• OBJECTIVE:
Copy out every line in which the string "between" occurs.
[begin MATERIAL FOR THIS TASK]
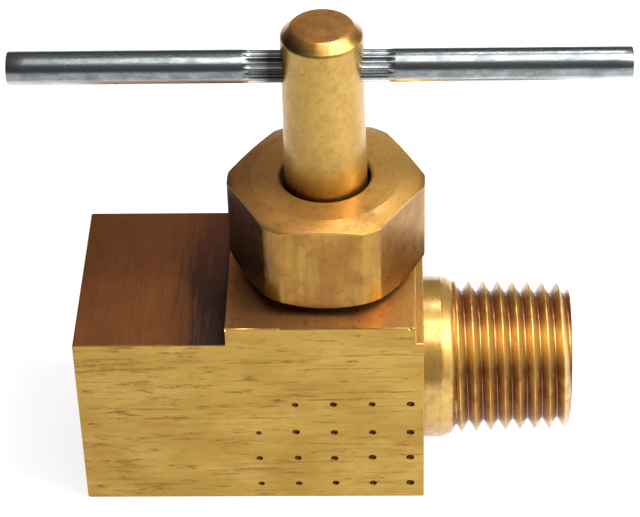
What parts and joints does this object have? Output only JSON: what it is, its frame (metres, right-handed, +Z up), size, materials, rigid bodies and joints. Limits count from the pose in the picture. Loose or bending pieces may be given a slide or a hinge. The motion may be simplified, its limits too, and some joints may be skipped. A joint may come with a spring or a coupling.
{
  "type": "needle valve",
  "caption": "Straight brass needle valve with a female pipe port, a male tapered pipe end, a hexagonal packing nut and a steel T-bar on a crowned stem.",
  "frame": {"origin": "on the stem's axis, in the plane of the base: the bottom centre of the bounding box", "axes": "+X points out of the male pipe end, +Z runs up the stem, and the T-bar lies along X when the valve is closed"},
  "size_m": [0.053, 0.019, 0.0454],
  "materials": {
    "body_brass": "drawn and milled brass bar, satin, with brown streaks",
    "nut_brass": "bright machined brass",
    "stem_brass": "satin turned brass",
    "gland_brass": "turned brass",
    "handle_steel": "bright zinc-plated steel rod",
    "needle_steel": "ground stainless steel",
    "ball_steel": "polished bearing steel",
    "packing_ptfe": "white PTFE"
  },
  "bodies": {
    "valve": {"valve_body": "body_brass", "packing_nut": "nut_brass", "packing_washer": "gland_brass", "packing_bottom_adapter": "packing_ptfe", "packing_v_ring_1": "packing_ptfe", "packing_v_ring_2": "packing_ptfe", "packing_v_ring_3": "packing_ptfe", "packing_top_adapter": "packing_ptfe", "gland_follower": "gland_brass"},
    "needle": {"needle_tip": "needle_steel"},
    "stem": {"valve_stem": "stem_brass", "thrust_ball": "ball_steel", "t_bar_handle": "handle_steel"}
  },
  "joints": [
    {"name": "needle_lift", "type": "slide", "parent": "valve", "child": "needle", "axis": [0, 0, 1], "range_m": [0, 0.00292]},
    {"name": "stem_turn", "type": "hinge", "parent": "needle", "child": "stem", "pos_m": [0, 0, 0.0412], "axis": [0, 0, 1], "range_deg": [0, 990]}
  ],
  "couplings": [
    {"joint": "needle_lift", "follows": "stem_turn", "m_per_rad": 0.00016844}
  ]
}
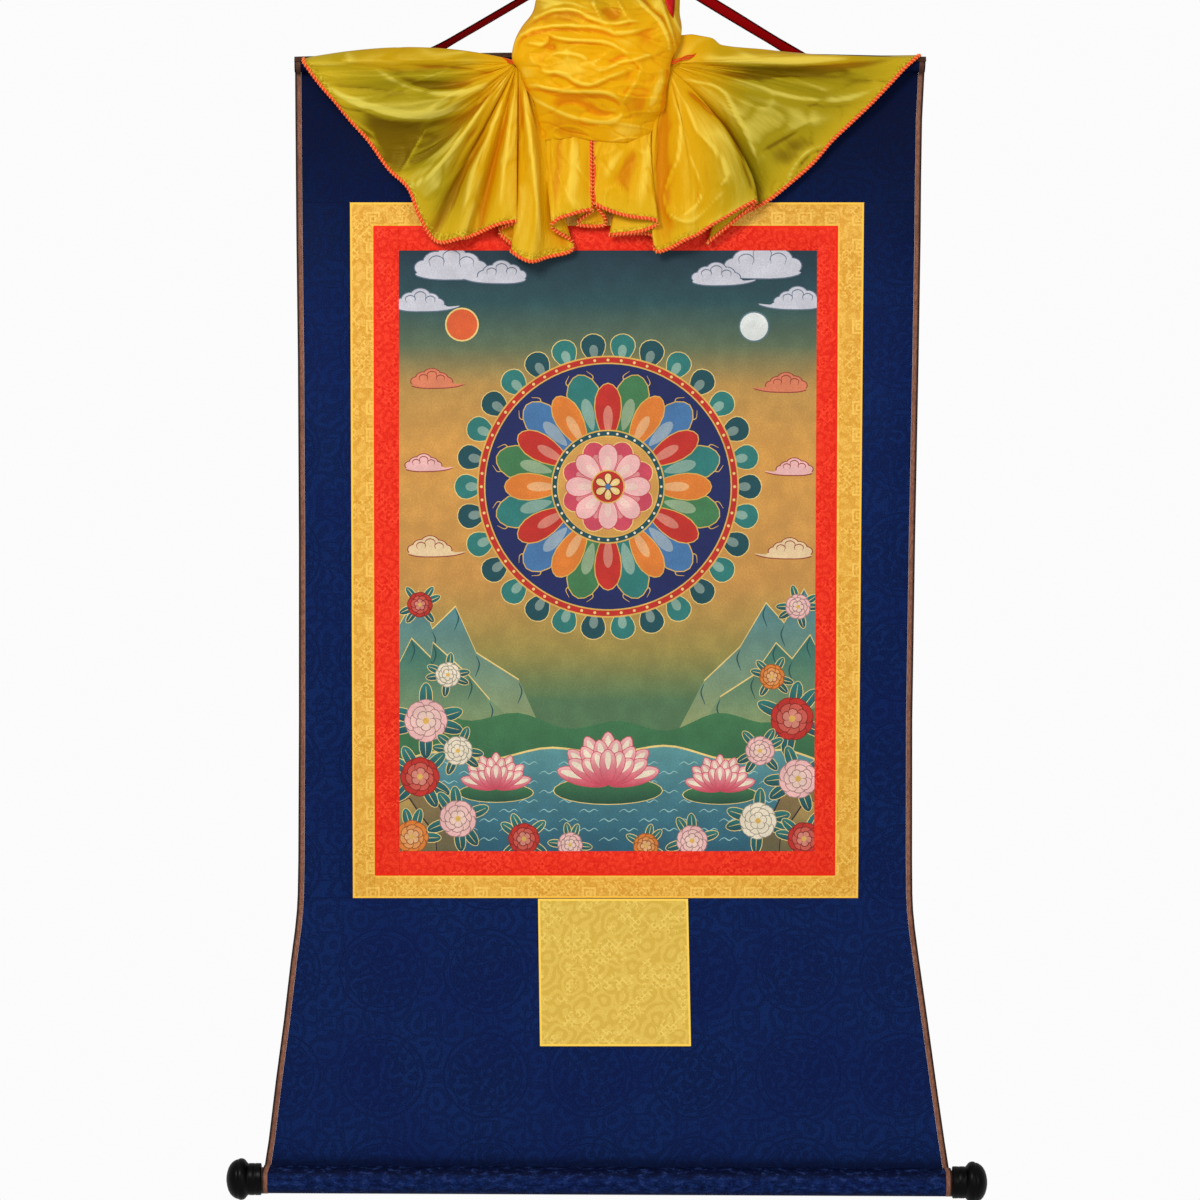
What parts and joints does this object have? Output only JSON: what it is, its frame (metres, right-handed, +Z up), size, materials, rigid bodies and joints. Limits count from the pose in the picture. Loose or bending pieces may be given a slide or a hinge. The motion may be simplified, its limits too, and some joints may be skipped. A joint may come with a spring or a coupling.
{
  "type": "thangka scroll painting on wooden rods",
  "caption": "Hanging scroll: a picture in gold and red brocade frames on a blue mount, between a top rod and a knobbed bottom rod, with a gathered yellow cover and a hanging tape.",
  "frame": {"origin": "underside of the hanging tape where it lies on its hook", "axes": "+Z up, -Y out of the picture towards the viewer, +X to the viewer's right"},
  "size_m": [0.759, 0.0636, 1.2532],
  "materials": {
    "blue_brocade": "matt woven silk-like brocade with a tone-on-tone pattern",
    "brown_binding": "narrow copper-brown satin binding",
    "gold_brocade": "gold damask brocade with a soft sheen",
    "pale_gold_brocade": "pale gold damask brocade with a soft sheen",
    "red_brocade": "red damask brocade with a soft sheen",
    "printed_picture": "picture printed on fine canvas, matt",
    "yellow_satin": "thin yellow satin, glossy, gathered",
    "red_tape": "dark red woven tape",
    "black_lacquer": "turned wood, black gloss lacquer",
    "dark_wood": "dark stained wood"
  },
  "bodies": {
    "root": {"top_rod": "dark_wood", "bottom_rod": "dark_wood", "knob_left": "black_lacquer", "knob_right": "black_lacquer", "mount_top": "blue_brocade", "mount_left": "blue_brocade", "mount_right": "blue_brocade", "mount_bottom": "blue_brocade", "binding_left": "brown_binding", "binding_right": "brown_binding", "binding_top": "brown_binding", "gold_left": "gold_brocade", "gold_right": "gold_brocade", "gold_top": "gold_brocade", "gold_bottom": "gold_brocade", "red_left": "red_brocade", "red_right": "red_brocade", "red_top": "red_brocade", "red_bottom": "red_brocade", "painting": "printed_picture", "door": "pale_gold_brocade", "cover": "yellow_satin", "hanging_cord": "red_tape"}
  },
  "joints": []
}
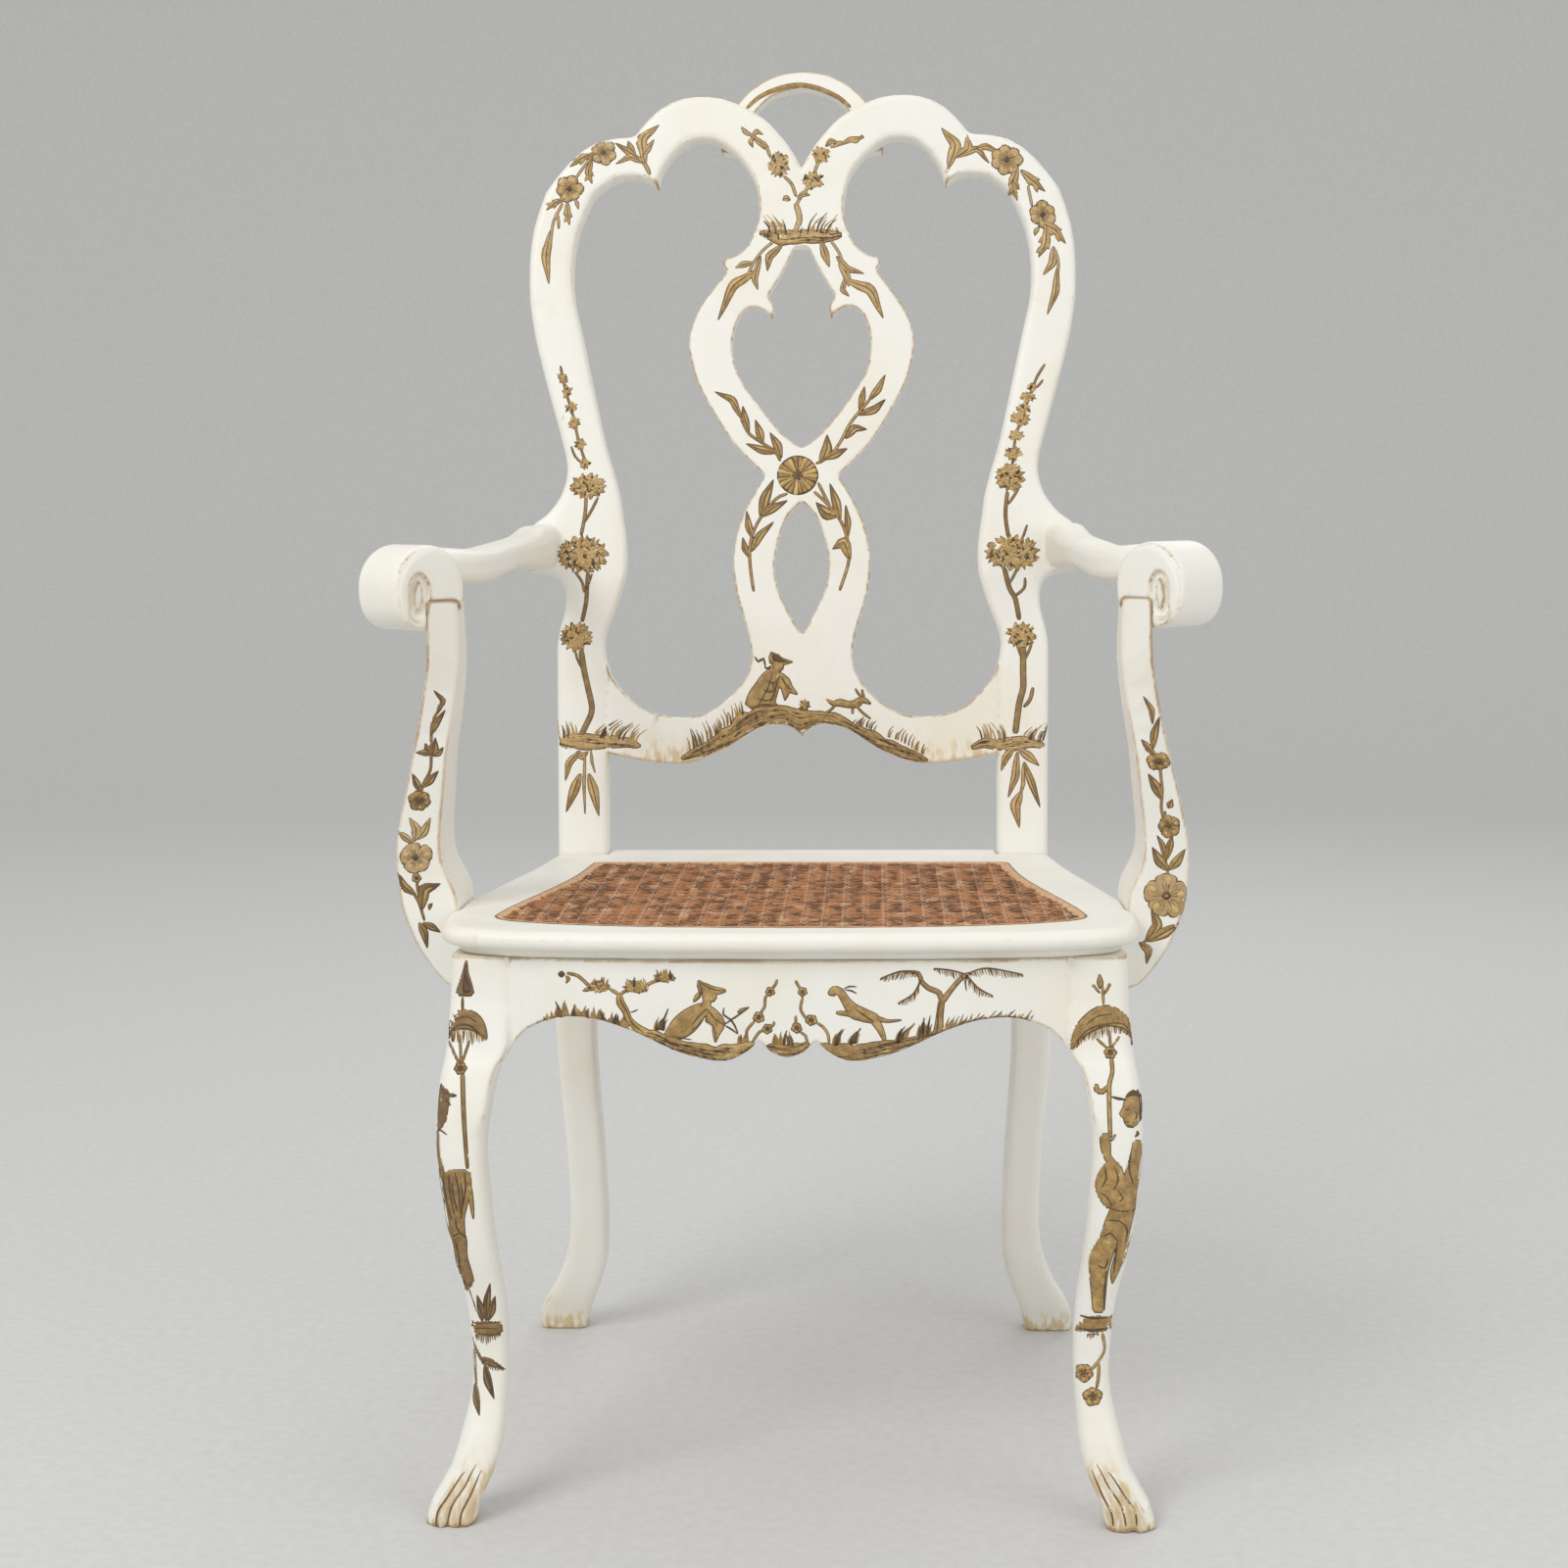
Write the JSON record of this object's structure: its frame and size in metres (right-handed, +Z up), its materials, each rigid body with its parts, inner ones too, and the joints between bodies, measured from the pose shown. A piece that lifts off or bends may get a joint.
[end MATERIAL FOR THIS TASK]
• SOLUTION TO THE PROBLEM:
  "caption": "Hanging scroll: a picture in gold and red brocade frames on a blue mount, between a top rod and a knobbed bottom rod, with a gathered yellow cover and a hanging tape.",
Write the JSON record of this object's structure: its frame and size in metres (right-handed, +Z up), its materials, each rigid body with its parts, inner ones too, and the joints between bodies, measured from the pose shown. A piece that lifts off or bends may get a joint.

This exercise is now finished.